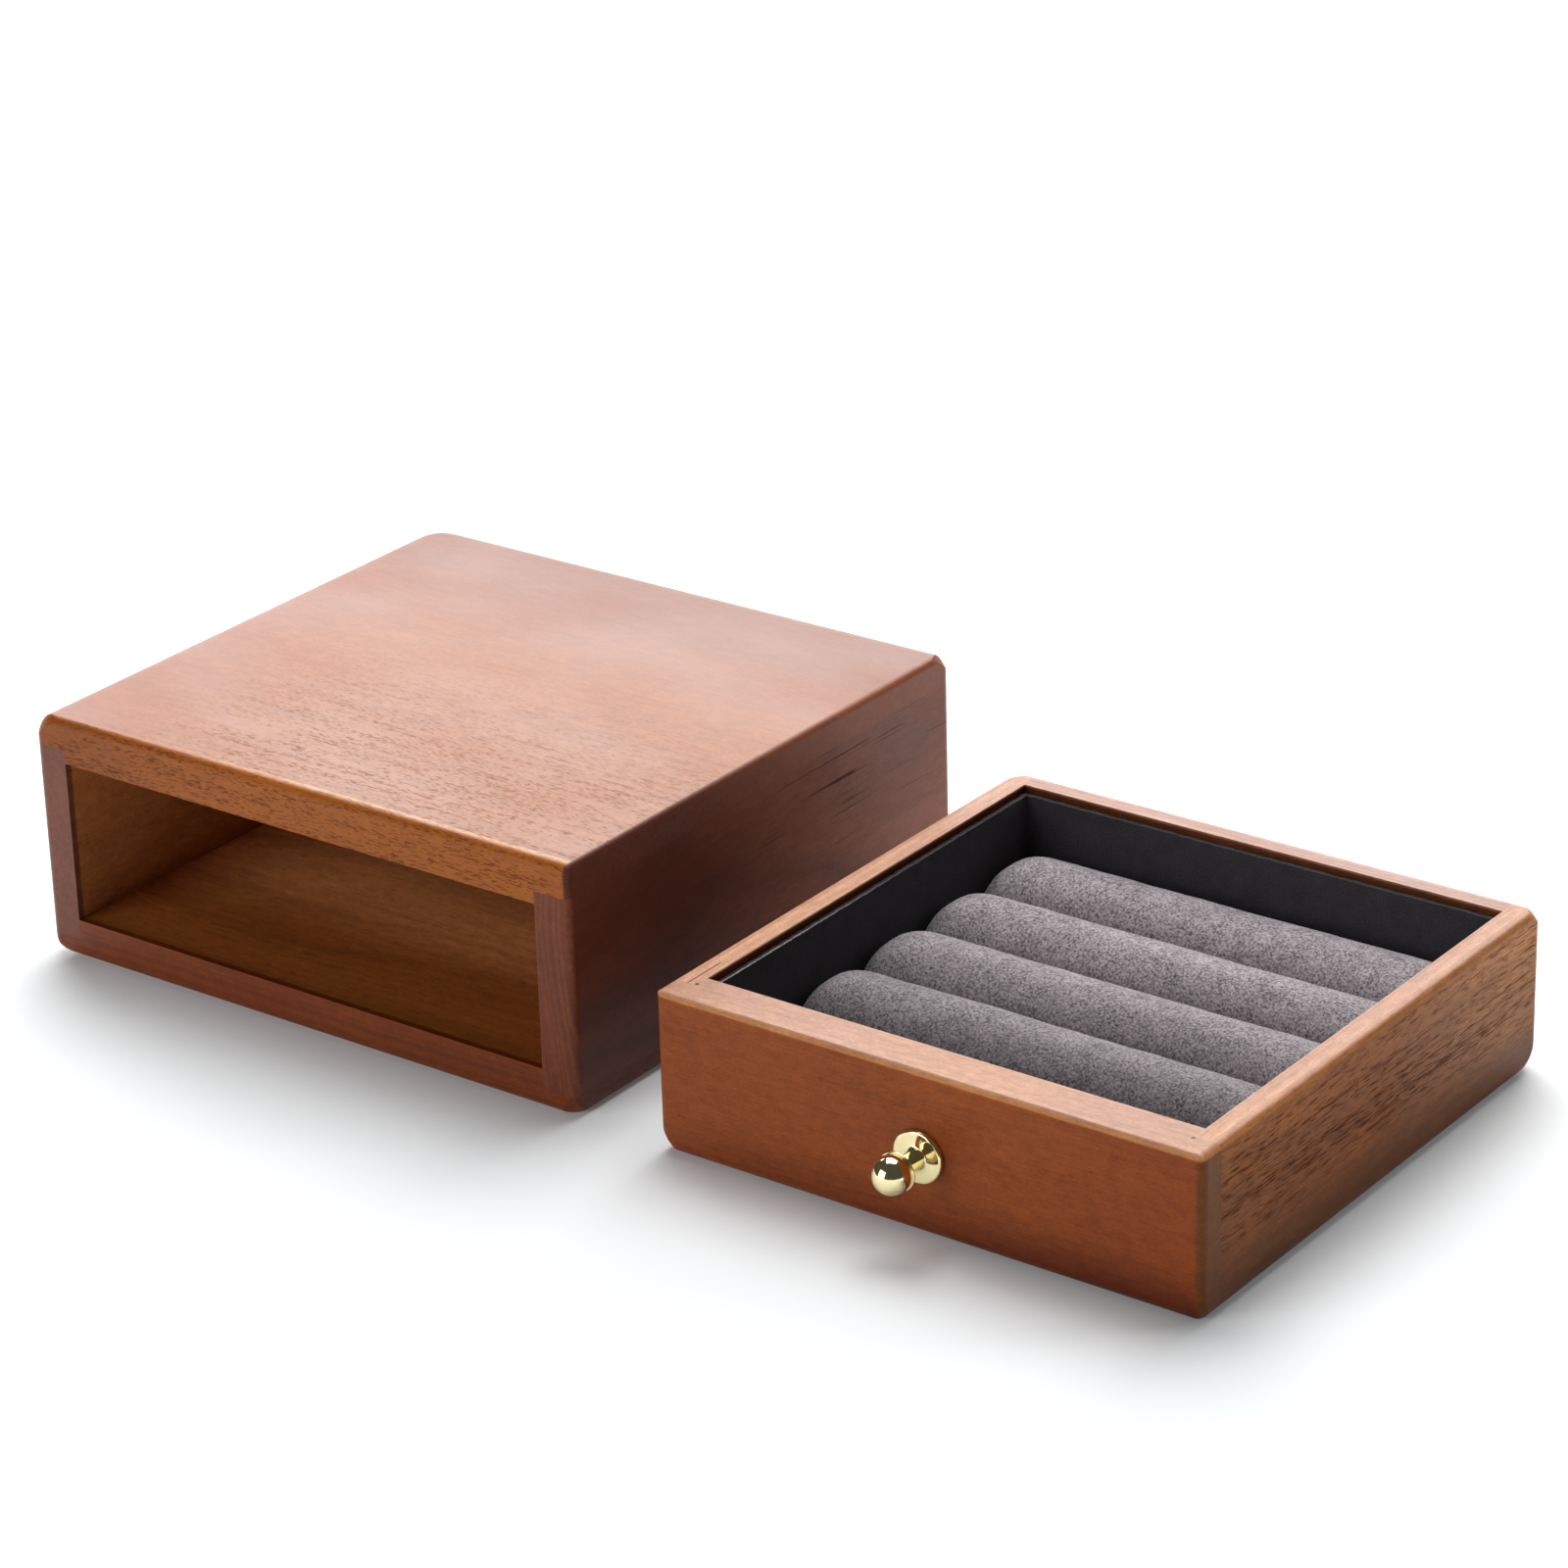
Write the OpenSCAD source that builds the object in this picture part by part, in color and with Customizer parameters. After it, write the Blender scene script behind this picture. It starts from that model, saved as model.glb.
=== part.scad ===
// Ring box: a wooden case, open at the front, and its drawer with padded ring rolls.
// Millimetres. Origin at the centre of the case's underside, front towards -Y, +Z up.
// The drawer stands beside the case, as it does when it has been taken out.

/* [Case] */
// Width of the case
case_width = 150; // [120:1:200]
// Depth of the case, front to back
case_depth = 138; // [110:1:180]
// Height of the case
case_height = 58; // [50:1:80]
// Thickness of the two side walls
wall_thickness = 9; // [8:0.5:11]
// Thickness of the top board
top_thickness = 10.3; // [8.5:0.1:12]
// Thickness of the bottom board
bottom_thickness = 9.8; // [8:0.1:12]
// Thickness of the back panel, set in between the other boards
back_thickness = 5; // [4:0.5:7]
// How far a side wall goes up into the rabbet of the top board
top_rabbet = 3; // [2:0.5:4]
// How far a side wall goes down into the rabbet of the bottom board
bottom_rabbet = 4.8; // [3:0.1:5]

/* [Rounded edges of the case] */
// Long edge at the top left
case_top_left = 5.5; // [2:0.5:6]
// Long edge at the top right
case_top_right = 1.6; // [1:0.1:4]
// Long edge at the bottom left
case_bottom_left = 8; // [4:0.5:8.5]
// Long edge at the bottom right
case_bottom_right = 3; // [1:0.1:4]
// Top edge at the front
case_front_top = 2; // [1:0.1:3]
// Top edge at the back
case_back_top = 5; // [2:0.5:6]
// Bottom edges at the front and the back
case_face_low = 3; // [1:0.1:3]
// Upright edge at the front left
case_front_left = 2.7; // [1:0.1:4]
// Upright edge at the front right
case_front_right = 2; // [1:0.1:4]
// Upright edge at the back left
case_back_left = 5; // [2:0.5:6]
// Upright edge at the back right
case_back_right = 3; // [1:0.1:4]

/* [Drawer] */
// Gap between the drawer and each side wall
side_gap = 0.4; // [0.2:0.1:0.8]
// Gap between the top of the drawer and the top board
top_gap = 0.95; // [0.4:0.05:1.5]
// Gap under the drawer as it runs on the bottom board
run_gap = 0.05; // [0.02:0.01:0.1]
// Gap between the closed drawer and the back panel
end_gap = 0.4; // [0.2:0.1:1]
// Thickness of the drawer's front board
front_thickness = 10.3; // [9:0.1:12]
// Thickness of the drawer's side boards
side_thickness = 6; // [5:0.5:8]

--

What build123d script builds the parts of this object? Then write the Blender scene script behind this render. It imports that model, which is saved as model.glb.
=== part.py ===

--

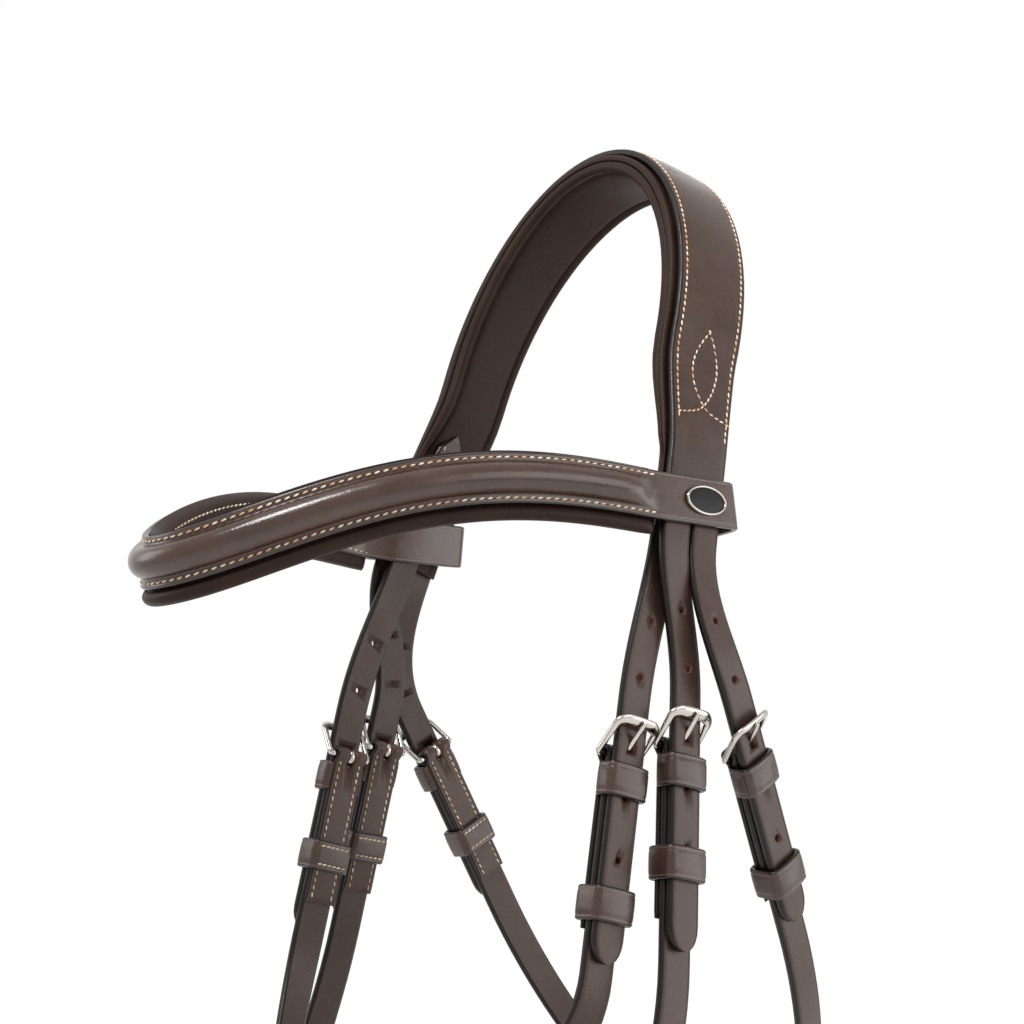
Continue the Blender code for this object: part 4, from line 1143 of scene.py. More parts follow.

_Written exercise_
Above are the entries. Quote exactly the lines from the one bearing "Write the OpenSCAD" through the one bearing "been taken out.".

_Output_
Write the OpenSCAD source that builds the object in this picture part by part, in color and with Customizer parameters. After it, write the Blender scene script behind this picture. It starts from that model, saved as model.glb.
=== part.scad ===
// Ring box: a wooden case, open at the front, and its drawer with padded ring rolls.
// Millimetres. Origin at the centre of the case's underside, front towards -Y, +Z up.
// The drawer stands beside the case, as it does when it has been taken out.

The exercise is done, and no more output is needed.